Author: Jerry Chang
Overview:
This is a textfile parser that exposes an HTTP API to serve files of a specific format that live inside the /app/test-files directory. The parser is written in Python and is built on top of the existing BaseHTTPRequestHandler Python class, subclassed to create a custom HTTP request handler.
Running this program may be done by building with build.sh followed by running the program with the run.sh script. The curl POST request will then be accepted on a terminal to parse files and return a response, while Docker runs in the background.
Notes: In addition to handling the POST request, I have also built in a small GET request method in my handler to display a message on a barebones HTTP page. This is used simply as a sanity check that the HTTP server is up and running on 'localhost:8279/'.
As the textfiles can range from KB to GB, I have implemented the textparser to read and process data line by line to save on memory as the files are conveniently arranged as individual lines. The file entries are also conveniently assorted by time in iso8601 UTC, ascending. My implementation checks through the entries up to the end of the "to" timestamp specified in the request. The textparser then stops checking the rest of the entries in the files if the current timestamp being processed is beyond the "to" date-time. This is done to save on computation time. However, if this program is used to parse other test files that cannot be guaranteed to be sorted ascending timestamps, then the implementation should be adjusted to run through the whole file, then to sort the entries.
This implementation doesn’t check for extra input in the json body. The program design is such that the program does not know if an extra parameter is passed into the curl data body, and will not accept other keys other than "filename", "from", "to"; thus, this implementation ignores possible extranneous parameters in the curl data body. Otherwise, invalid input such as issues with case-sensitivity or spelling will return the empty json array, 200 HTTP status response code, and a content-type of application/json.
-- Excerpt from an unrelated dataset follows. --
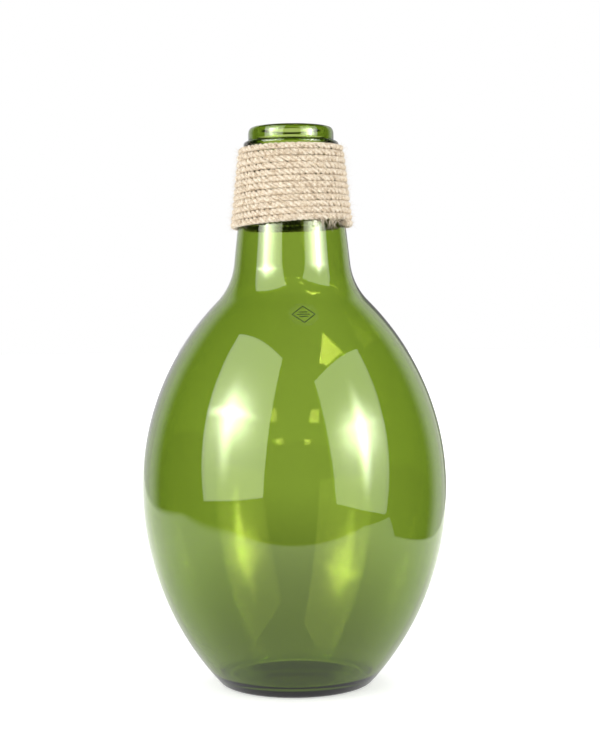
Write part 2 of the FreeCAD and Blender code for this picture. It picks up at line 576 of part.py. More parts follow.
def make_label(doc, d, o):
    """The clear label: a thin film that lies on the upper body, below the shoulder curve, cut round."""
    outer = "outer_profile.Constraints"
    share = f"{outer}.upper_radius / ({outer}.upper_radius + dims.shoulder_radius * 1mm)"
    rise = f"({outer}.shoulder_centre - dims.belly_height * 1mm)"
    middle = f"dims.belly_height * 1mm + {share} * {rise} - dims.label_drop * 1mm"
    level = o.upper[1] + o.upper_radius * math.sin(o.upper_end) - d.label_drop
    face_radius = o.upper_radius + d.label_film
    half = d.label_diameter / 2

    body, plane = new_body(doc, "film_strip")
    sketch = new_sketch(body, plane, "film_profile")
    back_low, back_high = (level_angle(o, o.upper_radius, level + s * half) for s in (-1, 1))
    face_low, face_high = (level_angle(o, face_radius, level + s * half) for s in (-1, 1))
    back = add_arc(sketch, o.upper, o.upper_radius, back_low, back_high)
    face = add_arc(sketch, o.upper, face_radius, face_low, face_high)
    base = [polar(o.upper, o.upper_radius, back_low), polar(o.upper, face_radius, face_low)]
    low = add_line(sketch, *base)
    top = [polar(o.upper, o.upper_radius, back_high), polar(o.upper, face_radius, face_high)]
    high = add_line(sketch, *top)
    join(sketch, (low, START, back, START), (low, END, face, START))
    join(sketch, (high, START, back, END), (high, END, face, END), (face, CENTRE, back, CENTRE))
    for line in (low, high):
        sketch.addConstraint(Sketcher.Constraint("Horizontal", line))
    origin = (ORIGIN, START)
    arc_radius = f"{outer}.upper_radius"
    inset = f"{arc_radius} - dims.belly_radius * 1mm"
    measure(sketch, "Radius", "back_radius", (back,), arc_radius)
    measure(sketch, "Radius", "face_radius", (face,), f"{arc_radius} + dims.label_film * 1mm")
    measure(sketch, "DistanceX", "centre", (back, CENTRE, *origin), inset)
    measure(sketch, "DistanceY", "centre_height", (*origin, back, CENTRE), "dims.belly_height")
    measure(sketch, "DistanceY", "low", (*origin, low, START), f"{middle} - dims.label_diameter / 2 * 1mm")
    measure(sketch, "DistanceY", "high", (*origin, high, START), f"{middle} + dims.label_diameter / 2 * 1mm")
    strip = turn_about_axis(body, "Revolution", "film", sketch)
    strip.Midplane = True
    strip.Angle = FILM_SECTOR
    body.Placement = Placement(Vector(), Rotation(Vector(0, 0, 1), d.label_angle))

    tilt = level_angle(o, o.upper_radius, level)
    radius, height = polar(o.upper, o.upper_radius, tilt)
    out = Rotation(Vector(0, 0, 1), d.label_angle).multVec(Vector(math.cos(tilt), 0, math.sin(tilt)))
    centre = Rotation(Vector(0, 0, 1), d.label_angle).multVec(Vector(radius, 0, height))
    die = doc.addObject("Part::Cylinder", "label_die")
    die.setExpression("Radius", "dims.label_diameter / 2")
    die.setExpression("Height", "dims.label_diameter")
    die.Placement = Placement(centre - out * half, Rotation(Vector(0, 0, 1), out))
    doc.recompute()
    label = doc.addObject("Part::Common", "clear_label")
    label.Label = "clear_label"
    label.Base, label.Tool = body, die
    doc.recompute()
    return label


def level_angle(o, radius, height):
    """Where a circle about the centre of the body's upper arc reaches a height, in radians."""
    return math.asin((height - o.upper[1]) / radius)


def check(doc, parts):
    """Stops the script if any object failed or a sub-part's shape is empty or not valid."""
    for item in doc.Objects:
        if "Invalid" in item.State or "Error" in item.State:
            raise ValueError(f"{item.Name} failed: {item.State}")
        if item.TypeId == "Sketcher::SketchObject" and not item.FullyConstrained:
            print(f"{item.Name} is not fully constrained")
    for part in parts:
        if part.Shape.isNull() or not part.Shape.isValid() or not part.Shape.Solids:
            raise ValueError(f"{part.Label} has no valid solid")


def main():
    doc = FreeCAD.newDocument("carboy")
    d = read_sheet(make_sheet(doc))
    o = outline(d)
    parts = [make_bottle(doc, d, o), make_rope(doc, d, o), make_glue(doc, d, o), make_label(doc, d, o)]
    doc.recompute()
    check(doc, parts)
    os.makedirs("parts", exist_ok=True)
    for part in parts:
        part.Shape.exportStep(os.path.join("parts", f"{part.Label}.step"))
        box = part.Shape.BoundBox
        solids, volume = len(part.Shape.Solids), part.Shape.Volume
        print(f"{part.Label}: {solids} solid(s), {volume:.1f} mm3, z {box.ZMin:.2f} to {box.ZMax:.2f}")


main()
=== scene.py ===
"""Looks of a blown glass carboy with a rope-wound neck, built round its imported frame.

Everything is in metres. +Z runs up the bottle's axis, -Y is the front, and angles round the axis are
counted from +X towards +Y.
"""

import logging
import math
from dataclasses import dataclass
from enum import Enum

import bpy
import numpy as np
from mathutils import Matrix, Vector


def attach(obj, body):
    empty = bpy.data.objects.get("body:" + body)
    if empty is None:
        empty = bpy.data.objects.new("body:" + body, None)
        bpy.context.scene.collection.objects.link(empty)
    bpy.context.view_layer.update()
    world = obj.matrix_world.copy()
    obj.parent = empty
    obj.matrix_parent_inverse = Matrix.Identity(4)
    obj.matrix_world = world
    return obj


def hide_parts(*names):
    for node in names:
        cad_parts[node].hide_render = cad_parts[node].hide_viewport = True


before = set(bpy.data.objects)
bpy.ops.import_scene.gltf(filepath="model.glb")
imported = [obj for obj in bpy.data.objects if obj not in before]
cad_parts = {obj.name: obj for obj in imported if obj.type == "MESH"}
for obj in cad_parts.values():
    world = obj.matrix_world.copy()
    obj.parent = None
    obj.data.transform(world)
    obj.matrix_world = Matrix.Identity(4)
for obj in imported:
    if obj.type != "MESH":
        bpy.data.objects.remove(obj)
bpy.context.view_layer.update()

log = logging.getLogger("carboy")
MM = 0.001
FULL_TURN = 2 * math.pi
BODY = "root"
WHITE = (1.0, 1.0, 1.0, 1.0)

Colour = tuple[float, float, float]
Spot = tuple[float, float, float]
Flat = tuple[float, float]
Span = tuple[float, float]
Skin = tuple[np.ndarray, np.ndarray, np.ndarray]
Stops = list[tuple[float, Colour]]


# ---------------------------------------------------------------- shader maths


class Wire:
    """A shader socket that takes part in sums as a number does."""

    def __init__(self, shader: "Shader", socket: bpy.types.NodeSocket) -> None:
        """Wraps a socket of a shader's tree."""
        self.shader = shader
        self.socket = socket

    def _maths(self, operation: str, first: "Wire | float", second: "Wire | float") -> "Wire":
        """Adds a Math node.

        Args:
            operation: the Math node's operation.
            first: its first value.
            second: its second value.

        Returns:
            The node's result.
        """
        node = self.shader.node("ShaderNodeMath", {"operation": operation}, {0: first, 1: second})
        return Wire(self.shader, node.outputs[0])

    def __add__(self, other: "Wire | float") -> "Wire":
        """self + other."""
        return self._maths("ADD", self, other)

    __radd__ = __add__

    def __mul__(self, other: "Wire | float") -> "Wire":
        """self * other."""
        return self._maths("MULTIPLY", self, other)

    __rmul__ = __mul__

    def __sub__(self, other: "Wire | float") -> "Wire":
        """self - other."""
        return self._maths("SUBTRACT", self, other)

    def __rsub__(self, other: "Wire | float") -> "Wire":
        """other - self."""
        return self._maths("SUBTRACT", other, self)

    def __gt__(self, other: "Wire | float") -> "Wire":
        """1 where self is greater than other, and 0 elsewhere."""
        return self._maths("GREATER_THAN", self, other)

    def __abs__(self) -> "Wire":
        """self without its sign."""
        return self._maths("ABSOLUTE", self, 0.0)

    def at_least(self, other: "Wire | float") -> "Wire":
        """The greater of self and other."""
        return self._maths("MAXIMUM", self, other)

    def split(self) -> list["Wire"]:
        """The three parts of a vector: X, Y and Z."""
        node = self.shader.node("ShaderNodeSeparateXYZ", sockets={0: self})
        return [Wire(self.shader, output) for output in node.outputs]

    def reach(self) -> "Wire":
        """The length of a vector."""
        return self.shader.wire("ShaderNodeVectorMath", "Value", {"operation": "LENGTH"}, {0: self})

    def ramp(self, low: float, high: float) -> "Wire":
        """A smooth step from 0 at low to 1 at high.

        Args:
            low: the value that gives 0.
            high: the value that gives 1.

        Returns:
            The stepped value.
        """
        settings = {"interpolation_type": "SMOOTHSTEP"}
        sockets = {"Value": self, "From Min": low, "From Max": high}
        return self.shader.wire("ShaderNodeMapRange", 0, settings, sockets)


class Ray(Enum):
    """Kinds of ray: which depth of the Light Path tells them, and the number that it passes."""

    REFLECTED = ("Glossy Depth", 0.5)
    THROUGH_GLASS = ("Transmission Depth", 0.5)
    OFF_FAR_WALL = ("Transmission Depth", 3.5)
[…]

I opted to model the JSON output after the example in the instructions, with indentations and newlines for readability. In general, I don't include those because they are usually just wasted bytes to send over the connection and parse through. However, the formatting is more human-friendly for reading, so I have decided to model the formatting after the example for the purpose of this exercise. For production purposes, where the JSON response from the curl is parsed through by a caller program and not read by a human, I would opt to have the indentations and newlines taken out to avoid sending extranneous bytes.
In testing, I have tested ranges of datetimes, failure cases, and happy cases. This involved testing bit by bit by running'python3 main.py' with a barebones HTTP server first, then slowly building more functionality in handling requests, then adding the parser in to get the final output. I then adjusted the dockerfile and repeated the testing there for functionality testing within the container.
Improvements:
- More levels of abstraction for the http server can be made. As request handling is expanded to other HTTP request types and more functionality, code chunks can be reused and made smaller for better testing and easy building. This would help increase readability in a larger code base where there are multiple code contributors.
- More robust unit tests on test-files would benefit for code pushed out to production as a sanity check for further functionality built on top of this program. Current unit tests in appTest.py test requests on a mock HTTP server. The tests primarily test for POST and valid inputs. The unit tests may be run on terminal with 'python3 appTest.py' if desired.
- The current functionality is such that the program only responds with the JSON data requested from the desired textfile, as design intended. However, it is in the interest of the service/production to make sure there is tighter security from malicious data extraction should this program be made avaiable externally. For example, the curl request specifies a filename field, that could be easily replaced with a path such as "../../some_other_file_outside_test-files_dir" to extract data outside of the intended test-files directory. This data extraction would require knowledge of both the existing filesystem organization and files outside of the intended directory to be formatted the same as test-files, otherwise, a standard "[]" JSON response is emitted.